Governments have to speak in order to govern. And the government’s speech is unusually powerful precisely because of its governmental source. The government is unique among speakers because of its coercive power as sovereign, its considerable resources, its often-privileged access to key information, and its wide variety of expressive roles, for example, as commander-in-chief, employer, educator, property owner and more. The government’s expressive choices can be servant of, or a threat to, democracy.

In my work, I explore not only the constitutional value of the government’s speech, but also the constitutional harm that its speech sometimes inflicts. I’m thinking, for example, about governmental lies that deprive their targets of liberty in violation of the due process clause, hateful speech by the government that offends equal protection values, or the government’s threats that silence its critics and thus frustrate free speech values.

5. Your study also includes First Amendment topics. What themes have you researched?

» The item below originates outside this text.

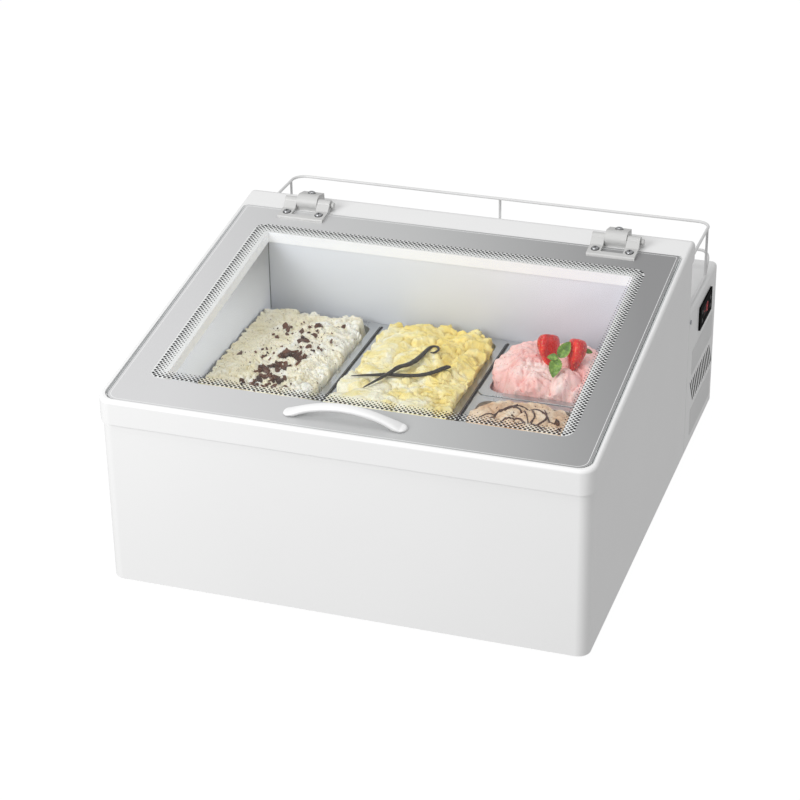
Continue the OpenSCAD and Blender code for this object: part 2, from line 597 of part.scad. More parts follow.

I’ve written a lot on the First Amendment implications of the government’s efforts to regulate lies and other forms of deception by nongovernmental speakers. I think lies are so interesting because they’re commonplace, diverse and complicated – and often so very human. They are told for a wide variety of reasons by many different speakers to a broad range of audiences. This creates challenging questions when we try to explain when and why the First Amendment protects some lies from government regulation, and when and why other lies are sufficiently harmful to permit the government to punish them.

Relatedly, I’m interested in how we think through the problems that arise when constitutional rights and values are in tension. Examples are situations where we feel forced to choose between the equality interests of some and the speech interests of others. Or where we have to choose between speakers’ and listeners’ First Amendment interests, as is the case when listeners want a speaker to disclose certain matters, but the speaker prefers to remain silent – or where a speaker wants to address certain listeners, but the listeners would prefer to be left alone.